RENO -- The Millennium Scholarship fund is in financial trouble again.

State Treasurer Brian Krolicki said Thursday that the program, which helps Nevada high school students attend the state's universities and community colleges, has been so successful that it is running short of money.

Krolicki told the University and Community College System of Nevada regents that the state predicted in 1999 it would use $43 million from 2002 to 2004 but it has spent $67 million to sustain the program during that period.

Since fall 2000, 22,427 students have used the state scholarship program to attend at least one semester of college. The average payment per semester is $890.

The money comes from the state's lawsuit settlement with tobacco companies. But because those payments from the tobacco companies are on a set schedule, the scholarship fund will fall $422,000 short next spring, Krolicki said.

The fund has a cash flow problem, but Krolicki and the university system have worked out an agreement for the system to let the state's debt ride for two months until the tobacco money arrives.

Krolicki said that for the long term the scholarship program should be considered a "critical care patient" that needs constant attention.

Without changes, the Legislature will have to pump $45 million in state money into the program over the next three bienniums, Krolicki said.

The Legislature in 2003 tightened eligibility requirements.

To help control the costs to try to make sure the scholarship program continues through 2015, Krolicki proposed paying the scholarship money only for the fall and spring semesters and not for summer school. He also said those who drop out of school or take less than the 12 credits should not be allowed to rejoin the scholarship program.

But that won't save nearly enough money to keep the scholarship fund afloat for another decade. To ensure that the scholarships are available for years to come, Krolicki recommends dipping into the unclaimed property fund that generates about $20 million a year for the state. This is money that may be a utility deposit that somebody does not collect when he or she moves or some revenue invested that a spouse did not know about when the other half dies.

Krolicki would, with approval of the Legislature, sell $100 million in bonds to help fund the scholarships. And $8 million to $9 million would be used to pay off the bonds each year.

Regent Steve Sisolak of Las Vegas said it was too harsh to remove the scholarship from a student who may drop out for a year or take less than 12 credits. Regent Mark Alden of Las Vegas suggested that the $10,000 maximum scholarship award be reduced to $8,000.

Regent Doug Hill suggested the program be used to help students in need, rather than just anyone who achieves a "B" average in high school.

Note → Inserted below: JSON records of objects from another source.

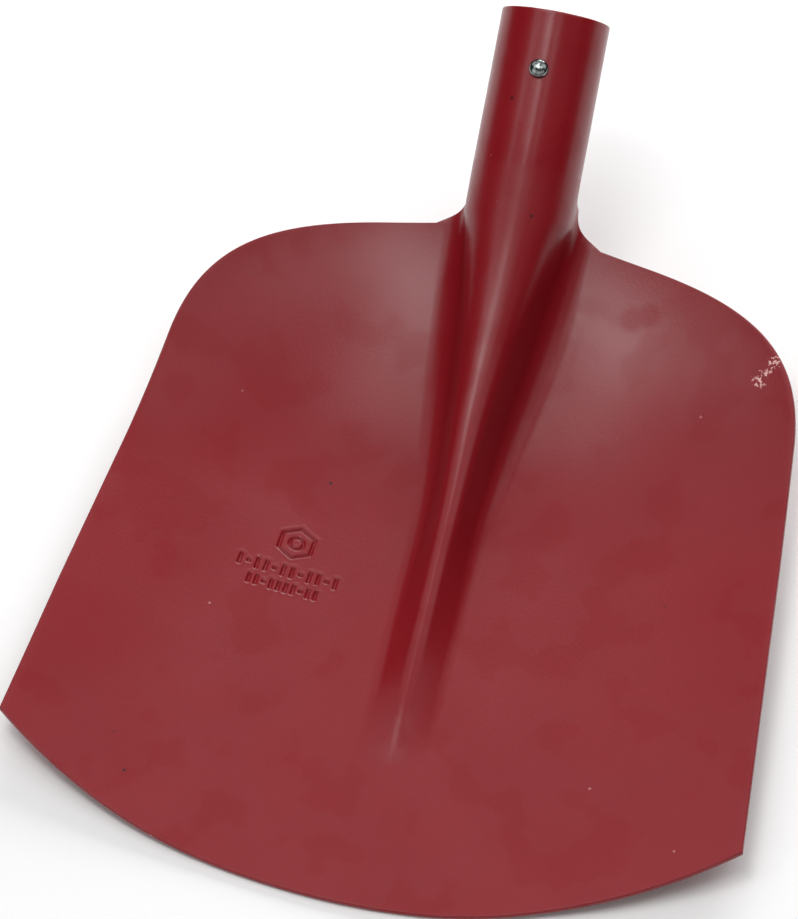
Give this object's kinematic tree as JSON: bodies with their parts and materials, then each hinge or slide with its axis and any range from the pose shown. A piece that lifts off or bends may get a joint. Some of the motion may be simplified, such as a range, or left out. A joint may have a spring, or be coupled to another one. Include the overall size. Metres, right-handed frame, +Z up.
{
  "type": "grain scoop shovel",
  "caption": "Wide dished shovel head pressed from painted sheet steel, with a central hollow ridge that grows into a rolled socket for a handle.",
  "frame": {"origin": "on the ground under the middle of the head's footprint, which rests on its flat floor", "axes": "+Y from the cutting edge towards the socket, +Z up out of the blade's hollow face, +X across the blade to the right of someone who looks from the cutting edge towards the socket"},
  "size_m": [0.277, 0.3651, 0.1139],
  "materials": {
    "blade_paint": "gloss burgundy enamel with fine orange peel",
    "socket_paint": "gloss burgundy enamel",
    "weld_paint": "gloss burgundy enamel over a weld bead",
    "zinc": "bright zinc plating"
  },
  "bodies": {
    "root": {"blade": "blade_paint", "socket": "socket_paint", "socket_seam_weld": "weld_paint", "handle_rivet": "zinc"}
  },
  "joints": []
}
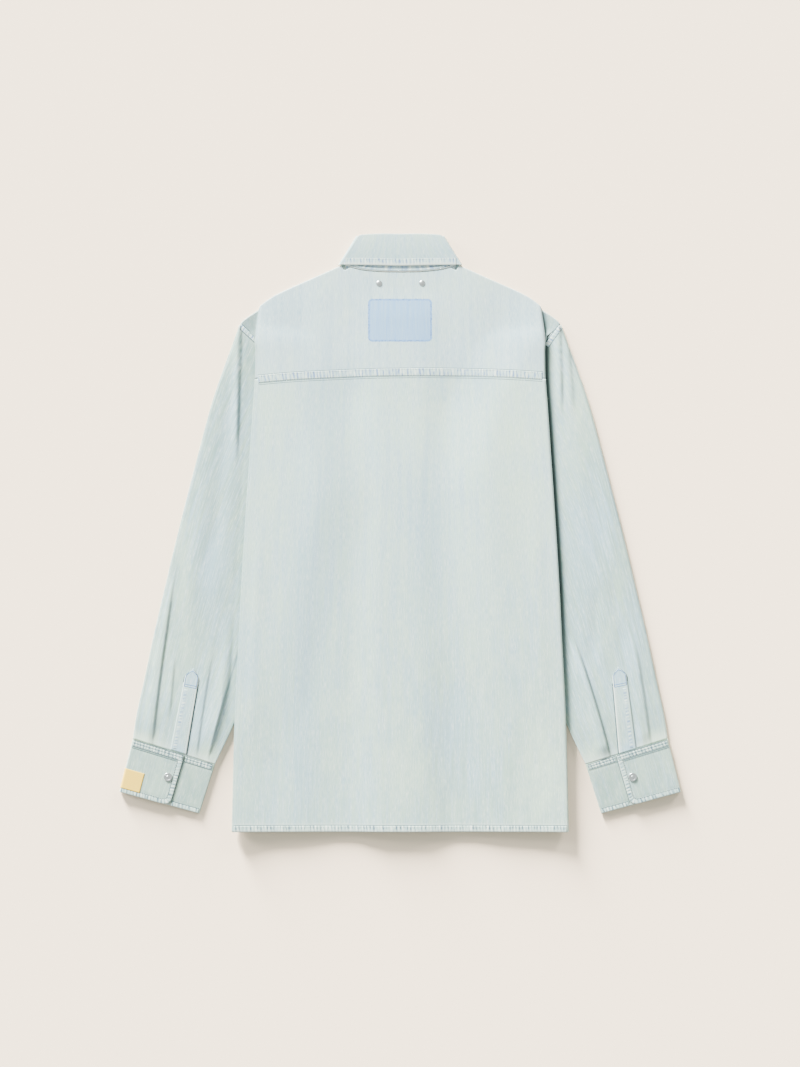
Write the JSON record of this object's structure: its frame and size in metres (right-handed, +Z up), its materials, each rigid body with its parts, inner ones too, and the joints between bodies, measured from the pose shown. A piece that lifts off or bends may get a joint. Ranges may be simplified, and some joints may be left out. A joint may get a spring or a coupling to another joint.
{
  "type": "denim shirt",
  "caption": "Long-sleeved pale denim shirt with a back yoke, folded collar, snapped cuffs and front, laid flat on its front with its sides turned under.",
  "frame": {"origin": "middle of the shirt's outline on the plane that it lies on", "axes": "+Z up from that plane, +Y from the hem to the collar, +X to the wearer's right, seen on the back"},
  "size_m": [0.7516, 0.8, 0.01],
  "materials": {
    "denim": "matt pale bleached denim",
    "seam_denim": "matt denim, a little bluer",
    "snap_metal": "worn satin",
    "label_cream": "matt woven tape"
  },
  "bodies": {
    "root": {"back": "denim", "back_yoke": "denim", "front_left": "denim", "front_right": "denim", "front_placket": "seam_denim", "collar_stand": "seam_denim", "collar_leaf": "denim", "sleeve_left": "denim", "sleeve_right": "denim", "sleeve_placket_left": "seam_denim", "sleeve_placket_right": "seam_denim", "cuff_left": "seam_denim", "cuff_right": "seam_denim", "cuff_snap_left": "snap_metal", "cuff_snap_right": "snap_metal", "front_snap_1": "snap_metal", "front_snap_2": "snap_metal", "front_snap_3": "snap_metal", "front_snap_4": "snap_metal", "front_snap_5": "snap_metal", "front_snap_6": "snap_metal", "front_snap_7": "snap_metal", "back_stud_left": "snap_metal", "back_stud_right": "snap_metal", "cuff_label": "label_cream"}
  },
  "joints": []
}
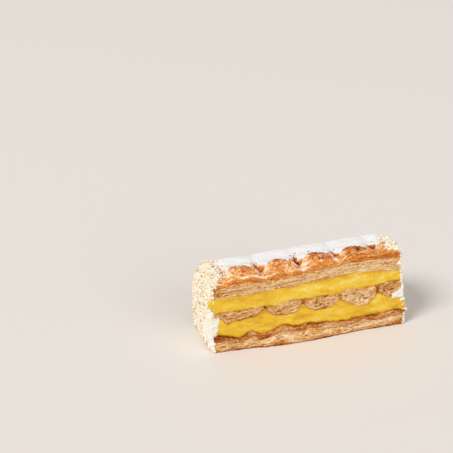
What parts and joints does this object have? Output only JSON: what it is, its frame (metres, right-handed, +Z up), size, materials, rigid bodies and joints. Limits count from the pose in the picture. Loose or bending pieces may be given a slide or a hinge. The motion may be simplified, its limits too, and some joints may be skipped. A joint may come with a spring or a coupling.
{
  "type": "mille feuille slice",
  "caption": "Cut slice of puff pastry layered with custard, with a domed glazed top, a stripe of icing sugar and crumb-coated ends.",
  "frame": {"origin": "on the underside of the bottom pastry, at the middle of the slice", "axes": "+X along the slice from end to end, -Y out of the cut face in front, +Z up"},
  "size_m": [0.1221, 0.0424, 0.0513],
  "materials": {
    "base_pastry": "baked puff pastry, pale flaky leaves between browned skins",
    "middle_pastry": "baked puff pastry, tan crumpled leaves",
    "glazed_crust": "pale flaky pastry under a glazed red-brown crust",
    "custard": "smooth yellow pastry custard with knife smears",
    "icing_sugar": "dusted icing sugar, matt and slightly grainy",
    "white_cream": "smooth white cream",
    "crumb_coat": "pastry crumbs pressed on the ends, dusted with icing sugar"
  },
  "bodies": {
    "root": {"bottom_pastry": "base_pastry", "custard_lower": "custard", "middle_pastry": "middle_pastry", "custard_upper": "custard", "top_pastry": "glazed_crust", "sugar_stripe": "icing_sugar", "cream_left": "white_cream", "cream_right": "white_cream", "crumb_coat_left": "crumb_coat", "crumb_coat_right": "crumb_coat"}
  },
  "joints": []
}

Krolicki said Gov. Kenny Guinn, who started the program, is opposed to making it a needs-based program.

Krolicki said he is going to take his proposal to the 2005 Legislature.

When he ended his presentation, regents gave him a round of applause. They praised him for coming up with suggestions to save the program.

Krolicki initially sought to sell the debt owed the state from the tobacco fund. He said that would have made the program secure. The state Senate approved the plan but it never came to a vote in the Assembly.

Hill said, "I can't believe the Assembly was so stupid."